In The Woman Who Walked Into Doors, Doyle essentially outdid himself, placing such an unlikely presence, rendered so strongly and persuasively on that page, that one opens Paula Spencer with a slight apprehension, an apprehension that keeps you wondering for at least the first 70 pages. He’s shifted Paula to the third person, there’s a lot of she looks, she listens, she does, she doesn’t, she lifts, she moves, she sits, she swallows and you wonder where’s our Paula gone? Foul-mouthed, funny, flying Paula. The Paula who spoke to us embedded in the onslaught of domestic violence. The Paula who made my hands physically shake as I read her words. Come back, Paula, climb out of this measured, oak wardrobe.

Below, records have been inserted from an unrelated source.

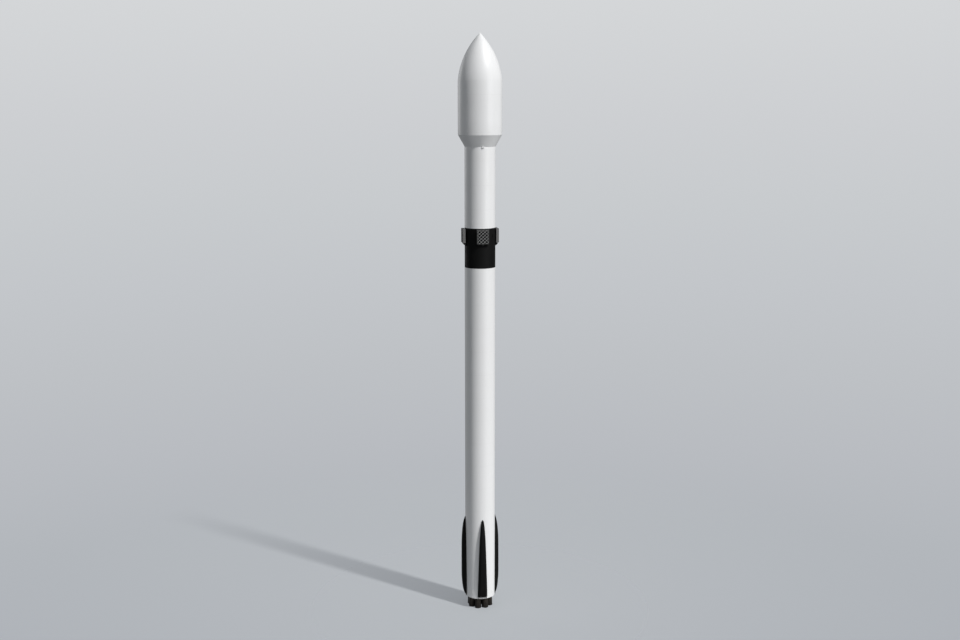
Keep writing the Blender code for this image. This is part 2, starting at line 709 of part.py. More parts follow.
def fairing_halves():
    """Two half shells, split on the plane of the X axis, each on a hinge at its foot."""
    profile = fairing_profile()
    lug = prism_mesh([
        (FAIRING_HINGE_RADIUS - FAIRING_LUG_HALF_DEPTH, FAIRING_HINGE_Z),
        (FAIRING_HINGE_RADIUS + FAIRING_LUG_HALF_DEPTH, FAIRING_HINGE_Z),
        (FAIRING_HINGE_RADIUS + FAIRING_LUG_OUTER[0], FAIRING_Z + FAIRING_LUG_OUTER[1]),
        (FAIRING_HINGE_RADIUS + FAIRING_LUG_INNER[0], FAIRING_Z + FAIRING_LUG_INNER[1]),
        (FAIRING_HINGE_RADIUS - FAIRING_LUG_HALF_DEPTH, FAIRING_Z + FAIRING_LUG_SEAT),
    ], FAIRING_LUG_HALF_WIDTH - BARREL_STEP)
    hinge = (0, FAIRING_HINGE_RADIUS, FAIRING_HINGE_Z)
    barrel = rod_mesh(hinge, "X", FAIRING_BARREL_RADIUS, 2 * FAIRING_LUG_HALF_WIDTH, PIN_FACETS)
    bore = rod_mesh(hinge, "X", FAIRING_BORE_RADIUS, 4 * FAIRING_LUG_HALF_WIDTH, PIN_FACETS,
                    half_step=True)
    reach = 2 * FAIRING_RADIUS
    side_space = box_mesh((-reach, FAIRING_SEAT, FAIRING_Z - reach),
                          (reach, reach, TIP_Z + reach))
    for side, angle in (("back", 0), ("front", 180)):
        pivot = bpy.data.objects.new(f"fairing_pivot_{side}", None)
        pivot.matrix_world = (Matrix.Rotation(math.radians(angle), 4, "Z")
                              @ Matrix.Translation(hinge))
        parts.objects.link(pivot)
        half = turned(f"fairing_{side}", profile, FAIRING_FACETS, WHITE_PAINT)
        half.parent = pivot
        half.matrix_parent_inverse = Matrix.Translation(hinge).inverted()
        for kind, tool, operation in (("side", side_space, "INTERSECT"),
                                      ("lug", lug, "UNION"), ("barrel", barrel, "UNION"),
                                      ("bore", bore, "DIFFERENCE")):
            other = helper(f"fairing_{kind}_{side}", tool)
            boolean(half, turn_to(other, angle), operation)


def fairing_hinges():
    """A small bracket under each half, with the hinge pin between its cheeks."""
    low = FAIRING_HINGE_Z - FAIRING_BRACKET_DROP
    high = FAIRING_Z - FAIRING_BRACKET_TOP_GAP
    outer = FAIRING_HINGE_RADIUS + FAIRING_BRACKET_NOSE[0]
    block = prism_mesh([
        (LEG_ROOT_RADIUS, low), (BODY_RADIUS + BRACKET_TOE, low),
        (outer, FAIRING_HINGE_Z - FAIRING_BRACKET_NOSE[1]),
        (outer, high), (LEG_ROOT_RADIUS, high),
    ], FAIRING_BRACKET_HALF_WIDTH)
    slot = box_mesh(
        (-FAIRING_SLOT_HALF_WIDTH, FAIRING_BRACKET_ROOT_RADIUS,
         FAIRING_HINGE_Z - FAIRING_SLOT_DROP),
        (FAIRING_SLOT_HALF_WIDTH, outer + CUT_OVER, high + CUT_OVER))
    pin = rod_mesh((0, FAIRING_HINGE_RADIUS, FAIRING_HINGE_Z), "X", FAIRING_PIN_RADIUS,
                   2 * (FAIRING_BRACKET_HALF_WIDTH - FAIRING_PIN_END_GAP), PIN_FACETS)
    for side, angle in (("back", 0), ("front", 180)):
        bracket = mesh_object(f"fairing_hinge_{side}", block, WHITE_PAINT)
        against_body(turn_to(bracket, angle))
        boolean(bracket, turn_to(helper(f"hinge_slot_{side}", slot), angle), "DIFFERENCE")
        boolean(bracket, turn_to(helper(f"hinge_pin_{side}", pin), angle), "UNION")


thrust_section()
heat_shield()
tanks()
landing_legs()
leg_hinges()
raceway("raceway_1", THRUST_TOP_Z + RACEWAY_END_GAP, INTERSTAGE_Z - RACEWAY_END_GAP)
interstage()
fin_brackets()
grid_fins()
engines()
gimbal_crosses()
second_stage()
raceway("raceway_2", STAGE2_Z + RACEWAY_END_GAP, FAIRING_Z - RACEWAY_TOP_GAP)
fairing_halves()
fairing_hinges()
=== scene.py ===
# %% [markdown]
# # A two-stage rocket, dressed for its portrait
#
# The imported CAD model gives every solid, joint and size. This lesson dresses it: smooth skins
# over the faceted solids, lattice fins, engine bells with cooling tubes, a fairing that is
# finished inside too, and a finish for each. Everything is in metres in the CAD's own frame,
# so a piece goes where its solid is.

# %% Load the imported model
import math

import bpy
from mathutils import Matrix, Vector


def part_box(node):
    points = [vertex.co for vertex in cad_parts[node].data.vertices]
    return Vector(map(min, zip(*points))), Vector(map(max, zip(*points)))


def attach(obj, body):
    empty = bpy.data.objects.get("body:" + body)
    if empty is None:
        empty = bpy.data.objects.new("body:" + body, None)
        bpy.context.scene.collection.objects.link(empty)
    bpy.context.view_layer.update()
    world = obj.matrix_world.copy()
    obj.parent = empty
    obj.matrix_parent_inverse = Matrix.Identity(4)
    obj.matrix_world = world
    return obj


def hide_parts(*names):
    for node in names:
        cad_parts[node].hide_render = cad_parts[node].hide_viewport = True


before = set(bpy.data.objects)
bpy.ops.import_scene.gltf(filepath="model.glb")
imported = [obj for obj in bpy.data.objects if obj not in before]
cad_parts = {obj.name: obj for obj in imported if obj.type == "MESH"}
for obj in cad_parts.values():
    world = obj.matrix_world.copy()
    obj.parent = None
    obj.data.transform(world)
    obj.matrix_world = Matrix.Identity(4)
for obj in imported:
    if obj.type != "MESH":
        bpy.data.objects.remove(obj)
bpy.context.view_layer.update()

# %% [markdown]
# ## The sizes that the pieces share
#
# A node's box gives most sizes. The few that no box shows, such as the height of the hinge
# pins, are written once, where they are first needed.

# %% Shared sizes
body_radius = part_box("fuel_tank")[1].x
fairing_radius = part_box("fairing_back")[1].x
ground_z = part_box("engine_9")[0].z
thrust_top_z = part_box("thrust_section")[1].z
tank_joint_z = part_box("fuel_tank")[1].z
interstage_z, interstage_top_z = (corner.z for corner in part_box("interstage"))
stage2_z, stage2_top_z = (corner.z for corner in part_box("stage2_tank"))
tip_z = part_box("fairing_back")[1].z
print(f"body radius {body_radius:.3f}, fairing radius {fairing_radius:.3f}, tip {tip_z:.3f}")

# %% [markdown]
# ## The camera
#
# The photograph looks down by about ten degrees from 73 m away, a little to the left of the
# fin that faces us. A long way off with a long lens keeps the body's sides nearly parallel.

# %% Camera
CAMERA_DISTANCE = 73.48
CAMERA_HEIGHT = 31.60
CAMERA_AZIMUTH = math.radians(-10)
CAMERA_PITCH = math.radians(10.4)


def direction(azimuth, elevation):
    """The way from the rocket to something at an azimuth, 0 in front, and an elevation."""
    return Vector((math.sin(azimuth) * math.cos(elevation),
                   -math.cos(azimuth) * math.cos(elevation), math.sin(elevation)))


lens = bpy.data.cameras.new("portrait")
lens.lens = 46.5
lens.sensor_width = 36
lens.clip_end = 3000
camera = bpy.data.objects.new("portrait", lens)
bpy.context.scene.collection.objects.link(camera)
camera.location = direction(CAMERA_AZIMUTH, 0) * CAMERA_DISTANCE
camera.location.z = ground_z + CAMERA_HEIGHT
camera.rotation_mode = "QUATERNION"
camera.rotation_quaternion = direction(CAMERA_AZIMUTH, CAMERA_PITCH).to_track_quat("Z", "Y")
bpy.context.scene.camera = camera
bpy.context.scene.view_settings.view_transform = "Standard"
print("camera at", [round(v, 2) for v in camera.location])

# %% [markdown]
# ## Shader maths as Python
#
# A node tree soon grows long. One small class wraps a socket, so that maths between sockets is
# written as Python's own, and every other node comes from its one method.

# %% The shader class
class Shade:
    """One output socket in a node tree."""

    def __init__(self, tree, socket=None):
        self.tree, self.socket = tree, socket

    def node(self, kind, sockets=None, out=0, stops=None, **settings):
        """Adds a node: its settings first, then its sockets' values or links."""
        node = self.tree.nodes.new(kind)
        for name, value in settings.items():
            setattr(node, name, value)
        if stops:
            ramp = node.color_ramp.elements
            while len(ramp) < len(stops):
                ramp.new(0.5)
            for stop, (place, colour) in zip(ramp, stops):
                stop.position = place
                stop.color = (*colour, 1)
        for key, value in (sockets or {}).items():
            if isinstance(value, Shade):
                self.tree.links.new(value.socket, node.inputs[key])
            elif isinstance(value, tuple) and len(node.inputs[key].default_value) > len(value):
                node.inputs[key].default_value = (*value, 1)
            else:
                node.inputs[key].default_value = value
        return Shade(self.tree, node.outputs[out] if node.outputs else None)

    def maths(self, operation, first, second=0.0):
        return self.node("ShaderNodeMath", {0: first, 1: second}, operation=operation)

    def __add__(self, other):
        return self.maths("ADD", self, other)

    __radd__ = __add__

    def __sub__(self, other):
        return self.maths("SUBTRACT", self, other)

    def __rsub__(self, other):
        return self.maths("SUBTRACT", other, self)

    def __mul__(self, other):
        return self.maths("MULTIPLY", self, other)

    __rmul__ = __mul__

    def fade(self, start, end, low=0.0, high=1.0):
        """low up to start, high from end on, and a smooth step between."""
        return self.node("ShaderNodeMapRange", {"Value": self, "From Min": start, "From Max": end,
                                                "To Min": low, "To Max": high},
                         interpolation_type="SMOOTHSTEP")

    def lines(self, pitch, width):
        """1 on lines that repeat every pitch, 0 further than width from them."""
        return self.maths("PINGPONG", self, pitch / 2).fade(0, width, 1, 0)

    def band(self, low, high, soft):
        """1 between low and high, with soft edges."""
        return self.fade(low - soft, low + soft) * self.fade(high - soft, high + soft, 1, 0)

    def noise(self, scale, detail=2.0):
        return self.node("ShaderNodeTexNoise", {"Vector": self, "Scale": scale, "Detail": detail})

    def parts(self):
        """The x, y and z of a vector."""
        node = self.node("ShaderNodeSeparateXYZ", {0: self}).socket.node
        return [Shade(self.tree, socket) for socket in node.outputs]

    def stretched(self, scale):
        return self.node("ShaderNodeMapping", {"Vector": self, "Scale": scale})

    def mix(self, first, second):
        """A colour between two, by this socket's value."""
        return self.node("ShaderNodeMix", {0: self, 6: first, 7: second}, out=2,
                         data_type="RGBA")


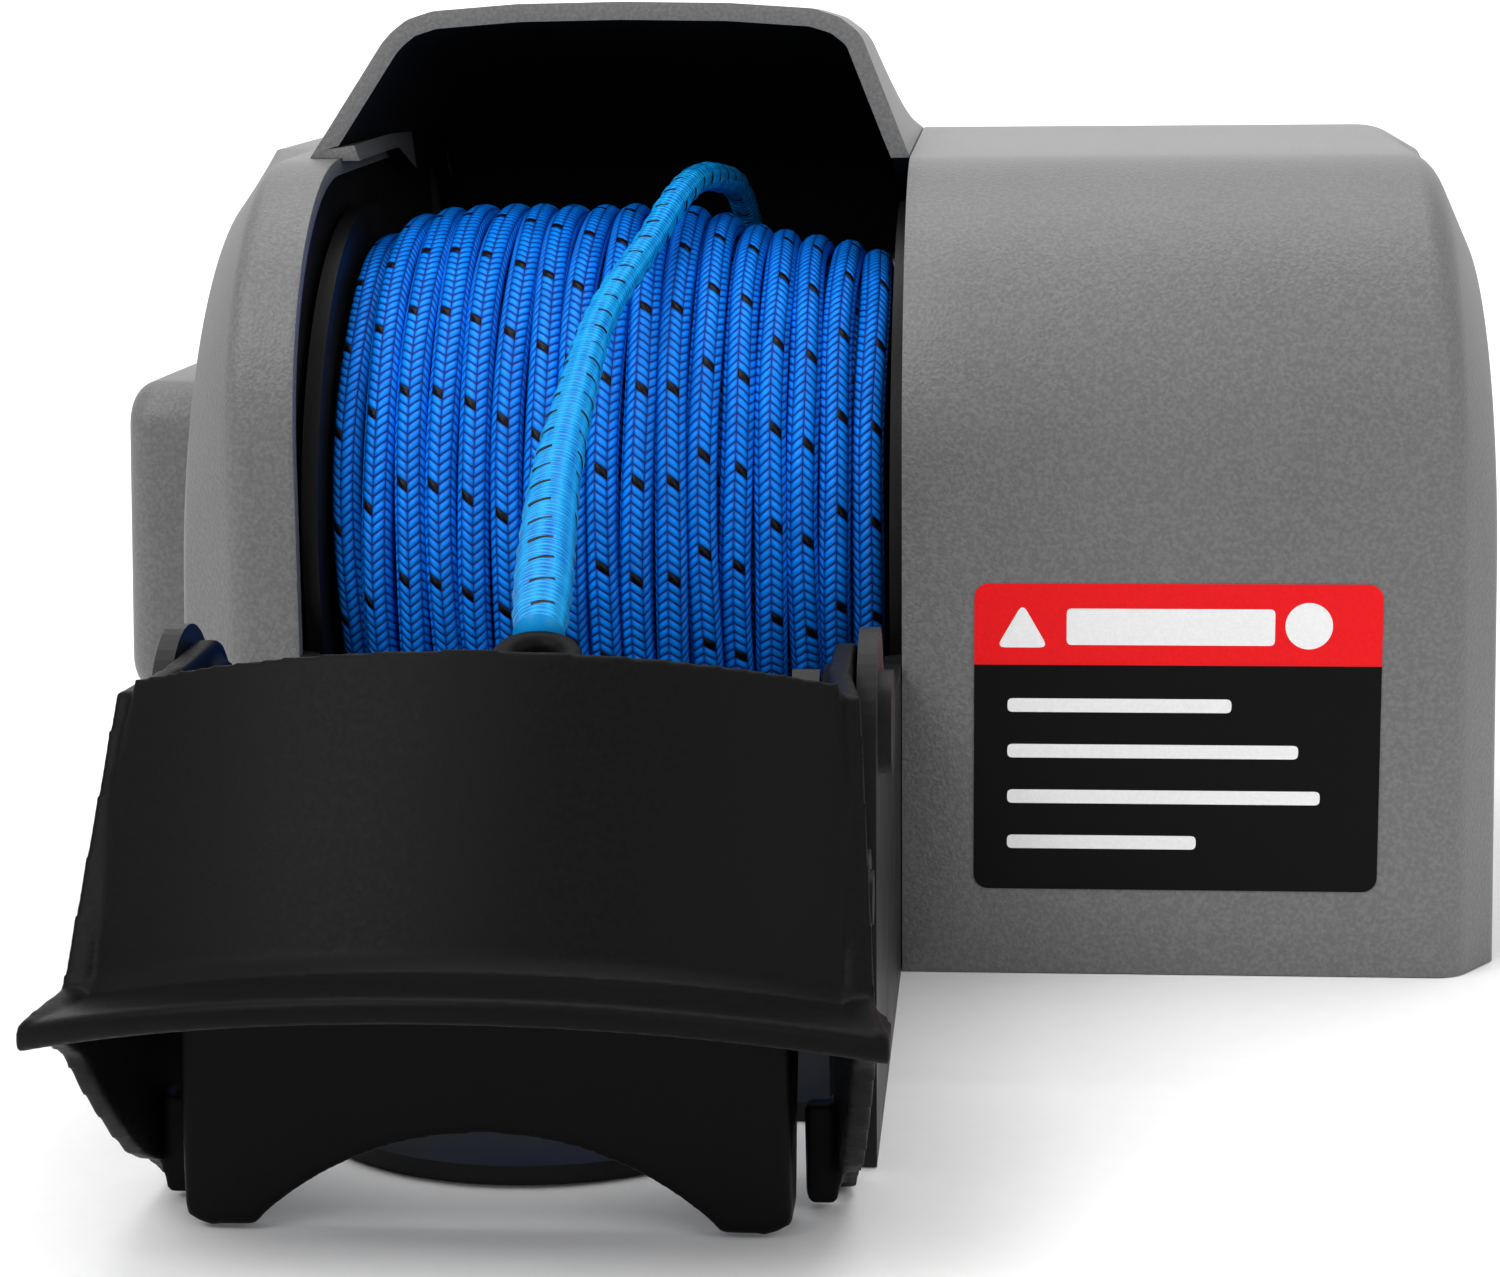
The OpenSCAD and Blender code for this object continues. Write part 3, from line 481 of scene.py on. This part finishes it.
def tube(name, centre, radius, sides, body, relief=None):
    """A rope along the centre line with a 'braid' UV map. relief(u, v) adds millimetres to the radius."""
    centre, radius = np.asarray(centre, float), np.asarray(radius, float)
    n = len(centre)
    along = np.gradient(centre, axis=0)
    along /= np.linalg.norm(along, axis=1)[:, None]
    side = np.cross(along[0], [0.3, 0.1, 1.0])
    side /= np.linalg.norm(side)
    across = np.zeros((n, 3))
    for i in range(n):
        side = side - along[i] * (side @ along[i])
        side /= np.linalg.norm(side)
        across[i] = side
    up = np.cross(along, across)
    run = np.concatenate([[0], np.cumsum(np.linalg.norm(np.diff(centre, axis=0), axis=1))])
    v = np.arange(sides) / sides
    angle = 2 * np.pi * v
    r = radius[:, None] + np.zeros((1, sides))
    if relief is not None:
        r = r + relief(run[:, None], v[None, :])
    pts = (centre[:, None, :] + (r * np.cos(angle))[:, :, None] * across[:, None, :]
           + (r * np.sin(angle))[:, :, None] * up[:, None, :])
    verts = pts.reshape(-1, 3)
    j, i = np.meshgrid(np.arange(n - 1), np.arange(sides), indexing="ij")
    k = (i + 1) % sides
    quads = np.stack([j * sides + i, j * sides + k, (j + 1) * sides + k, (j + 1) * sides + i], -1)
    faces = quads.reshape(-1, 4).tolist()
    faces.append(list(range(sides - 1, -1, -1)))
    faces.append([(n - 1) * sides + q for q in range(sides)])
    mesh = bpy.data.meshes.new(name)
    mesh.from_pydata((verts * MM).tolist(), [], faces)
    mesh.update()
    all_smooth(mesh)
    uv = mesh.uv_layers.new(name="braid")
    per = np.stack([np.stack([run[j], i / sides], -1), np.stack([run[j], (i + 1) / sides], -1),
                    np.stack([run[j + 1], (i + 1) / sides], -1), np.stack([run[j + 1], i / sides], -1)], 2)
    flat = np.vstack([per.reshape(-1, 2), np.zeros((2 * sides, 2))])
    uv.data.foreach_set("uv", flat.astype(np.float32).ravel())
    obj = bpy.data.objects.new(name, mesh)
    bpy.context.scene.collection.objects.link(obj)
    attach(obj, body)
    return obj


route = smooth_route(TAIL, 0.62)


def tail_relief(u, v):
    """Fine ribs of the stretched cover over the lumps of the strands inside."""
    ribs = 0.06 * np.sin(2 * np.pi * u / 1.9)
    lumps = 0.16 * np.sin(u / 6.4 * 2 * np.pi) * np.cos(4 * np.pi * v)
    return ribs + lumps


tail = tube("rope_tail_v", route[:, :3], route[:, 3], 40, "frame", tail_relief)
tail.data.materials.append(M["splice"])
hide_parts("rope_tail")


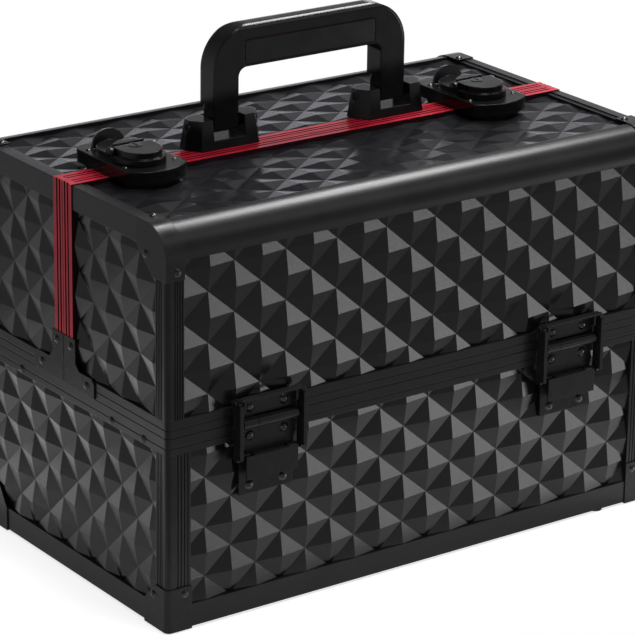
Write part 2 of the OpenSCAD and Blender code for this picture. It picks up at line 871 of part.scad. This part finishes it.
module tray(v, height, dividers, lid_pin, arm_pin) {
  low = [-tray_x, y_axis + tray_u, z_axis + v];
  high = [tray_x, y_axis + tray_u + tray_d, z_axis + v + height];
  wall = [tray_t, tray_t, 0];
  color(black) {
    difference() {
      box(low, high);
      box(low + [tray_t, tray_t, tray_t], high - wall + [0, 0, 1]);
    }
    for (x = dividers) box([x - tray_t / 2, low[1] + tray_t, low[2] + tray_t],
      [x + tray_t / 2, high[1] - tray_t, high[2] - 4]);
    both_ends() {
      pivot(lid_pin, tray_pin_r, link_t + 2, tray_x);
      pivot(arm_pin, tray_pin_r, link_t + 2.4, tray_x);
      pivot(arm_pin, 3.2, 1.7, tray_x);
      pivot(arm_pin, 2.6, 0.8, link_x + link_t + 0.4);
    }
  }
}

module upper_tray() {
  tray(tray_up_v, tray_up_h, [-tray_x / 3, tray_x / 3], lid_up, arm_up);
}

module lower_tray() {
  tray(tray_low_v, tray_low_h, [], lid_low, arm_low);
}

// ---------- handle on the rear lid half ----------

handle_y = split_gap / 2 + 10.4;
z_handle = z_top + handle_pin_z;
bracket_x = handle_w / 2 - leg_w / 2;
saddle_y = 10.3;
saddle_front_x = 21;
saddle_side_x = 27.5;
saddle_taper = 0.9;
saddle_gap = leg_w + 5.2;
saddle_floor = handle_pin_z - 8.3;
saddle_top = handle_pin_z + 4.5;
lug_r = 3.8;
handle_pin_r = 2.2;
foot_margin = -4;

function saddle_x(s) = handle_x + bracket_shift + s * bracket_x;

module handle_places() {
  for (s = [-1, 1]) translate([saddle_x(s), handle_y, z_top]) children();
}

// Plan of a saddle: straight front and rear, angular sides
module saddle_plan(margin) {
  x = saddle_front_x + margin;
  y = saddle_y + margin;
  side = saddle_side_x + margin;
  polygon([[-x, -y], [x, -y], [side, -1], [side, 5], [x, y], [-x, y], [-side, 5], [-side, -1]]);
}

// The part of a saddle's plan behind the trim, where its foot stands on the board
module saddle_foot(margin) {
  intersection() {
    saddle_plan(foot_margin + margin);
    translate([-saddle_side_x, -split_edge - handle_y - margin]) square([2 * saddle_side_x, 2 * saddle_y]);
  }
}

// Tapered saddle with a gap for the handle's leg
module saddle() {
  difference() {
    union() {
      translate([0, 0, trim_proud])
        linear_extrude(saddle_top - trim_proud, scale = [saddle_taper, 0.78]) saddle_plan(0);
      translate([0, 0, -frame_t]) linear_extrude(frame_t + trim_proud + 0.1) saddle_foot(0);
    }
    box([-saddle_gap / 2, -2 * saddle_y, saddle_floor], [saddle_gap / 2, 2 * saddle_y, saddle_top + 1]);
    translate([-2 * saddle_side_x, 0, handle_pin_z]) rotate([0, 90, 0])
      cylinder(r = handle_pin_r + pin_fit, h = 4 * saddle_side_x);
  }
}

module handle_brackets() {
  color(metal_black) handle_places() saddle();
}

// Half length of a pin, whose ends lie just inside the tapered sides
pin_half = saddle_side_x
  * (1 - (1 - saddle_taper) * (handle_pin_z - trim_proud) / (saddle_top - trim_proud)) - 0.3;
module handle_pins() {
  color(steel) handle_places() translate([-pin_half, 0, handle_pin_z]) rotate([0, 90, 0])
    cylinder(r = handle_pin_r, h = 2 * pin_half);
}

leg_start = 12;
handle_edge = 4.5;
inlay_low = handle_h - grip_h + 1;
inlay_h = 15.4;
inlay_high = inlay_low + inlay_h;
inlay_half = handle_w / 2 - leg_w - 5;
inlay_r = 1;
inlay_depth = 1.2;

// Front outline of the handle, x from its middle and z from its pins
module handle_front() {
  half = handle_w / 2;
  inner = half - leg_w;
  inner_r = 6;
  difference() {
    union() {
      translate([-half, leg_start]) square([2 * half, handle_h - handle_r - leg_start]);
      translate([-half + handle_r, leg_start]) square([2 * half - 2 * handle_r, handle_h - leg_start]);
      for (s = [-1, 1]) translate([s * (half - handle_r), handle_h - handle_r]) circle(handle_r);
    }
    translate([-inner, 0]) square([2 * inner, handle_h - grip_h - inner_r]);
    translate([-inner + inner_r, 0]) square([2 * (inner - inner_r), handle_h - grip_h]);
    for (s = [-1, 1]) translate([s * (inner - inner_r), handle_h - grip_h - inner_r]) circle(inner_r);
  }
}

// Side outline of the handle, y and z from its pins
module handle_side() {
  half = handle_t / 2;
  translate([-half, leg_start]) square([2 * half, handle_h - handle_edge - leg_start]);
  translate([-half + handle_edge, leg_start]) square([2 * (half - handle_edge), handle_h - leg_start]);
  for (s = [-1, 1]) translate([s * (half - handle_edge), handle_h - handle_edge]) circle(handle_edge);
}

module inlay_plan(margin) {
  half = inlay_half - margin;
  low = inlay_low + margin;
  high = inlay_high - margin;
  translate([-half, low + inlay_r]) square([2 * half, high - low - 2 * inlay_r]);
  translate([inlay_r - half, low]) square([2 * (half - inlay_r), high - low]);
  for (x = [inlay_r - half, half - inlay_r], z = [low + inlay_r, high - inlay_r])
    translate([x, z]) circle(inlay_r);
}

module handle_grip() {
  color(gloss_black) translate([handle_x, handle_y, z_handle]) difference() {
    union() {
      intersection() {
        along_y(-handle_t, handle_t) handle_front();
        along_x(-handle_w, handle_w) handle_side();
      }
      for (s = [-1, 1]) translate([s * bracket_x, 0, 0]) {
        box([-leg_w / 2, -handle_t / 2, -3.5], [leg_w / 2, 0, leg_start]);
        box([-leg_w / 2, -lug_r, 0], [leg_w / 2, lug_r, leg_start]);
        translate([bracket_shift - saddle_gap / 2 + 0.4, 0, 0]) rotate([0, 90, 0])
          cylinder(r = lug_r, h = saddle_gap - 0.8);
      }
    }
    for (s = [-1, 1]) {
      translate([s * bracket_x - leg_w, 0, 0]) rotate([0, 90, 0])
        cylinder(r = handle_pin_r + pin_fit, h = 2 * leg_w);
      y0 = s * handle_t / 2;
      along_y(min(y0, y0 - s * inlay_depth), max(y0, y0 - s * inlay_depth)) inlay_plan(0);
    }
  }
}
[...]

Finally she does emerge and you literally want to start cheering because there she is, foibles an’ all. Our Paula. How’s it going there Paula? We’ve missed ya, what? Then you realize why Doyle did it. The slow start. Paula’s now a 48-year-old widow who works as an evening cleaner and is coming off the drink (four months and five days with no drop taken). Life’s interminably slow when you’re off the booze and every minute you don’t drink has 60 long seconds. Having served time as an evening cleaner, I can say the sight of a bucket doesn’t rev the pace of life up either.

Doyle’s faithful to Paula’s truth and just as you weren’t going to find chamomile tea flowing through her kidneys in the last book, he’s not going to dress his prose up with Jimi Hendrix solo-style sentences to make you feel better about her life in this one. You won’t find descriptions of the slant of sunlight that sound good, but have no purpose. He heeds only what she would, and if it’s on the page, he’s done the two shaves a day to make sure it needs to be. Literary trickery need not apply. He’s got voice. More writers should consider a subscription to it.

Paula Spencer is worried about her grown-up kids because of how — steeped in drink and abuse herself — she treated them. Leanne’s 23, and on the drink, looking likely to continue her mother’s alcoholic legacy, John Paul (named for the late Pope) is off the heroin, she thinks, with two kids and a girlfriend called Star, whom Paula can’t stand. Nicola has more money than she does, and Jack’s her only child who won’t hate her.

We remain entangled with Paula’s sisters, Carmel and Denise, and some of the finest moments of the book are in their company, including text messages that are so funny they threaten the urinary tract. The crux of the book is Paula trying to deal with the effects of her earlier abusive relationship, and addictive life under the daily threat of alcoholism revisiting her.

Readers rarely get this chance to reconvene with a character years later and see them fumbling to figure it all out. It’s a credit to Doyle that Paula fumbles honestly, desperately and convincingly, but also rises with dignity, determination and humour in a portrait that is fully committed to showing the effect and impact of her behaviour and circumstance. She’s intensely likable, is Paula.

Aside from one quibble with the farfetched notion of John Paul the heroin addict taking up yoga, my only other criticism remains that such intrinsically humane stories should be told more often. If the flaws of a writer’s personality turn up on the page, so too do his or her strengths. Amid success and international book festivals, Roddy Doyle still notices and values the Paula Spencers of this world. He has time for the badgering, muttery auld ones, who talk about their son-in-law at the bus stop, the kind you’d love to brain when you haven’t had your morning coffee. He reminds us, yet again, that there’s plenty going on for God’s ordinary people.

Anakana Schofield regularly had a pain in her backside cleaning toilets in Dublin during the 1990s. It was a great cultivator for literary ambition.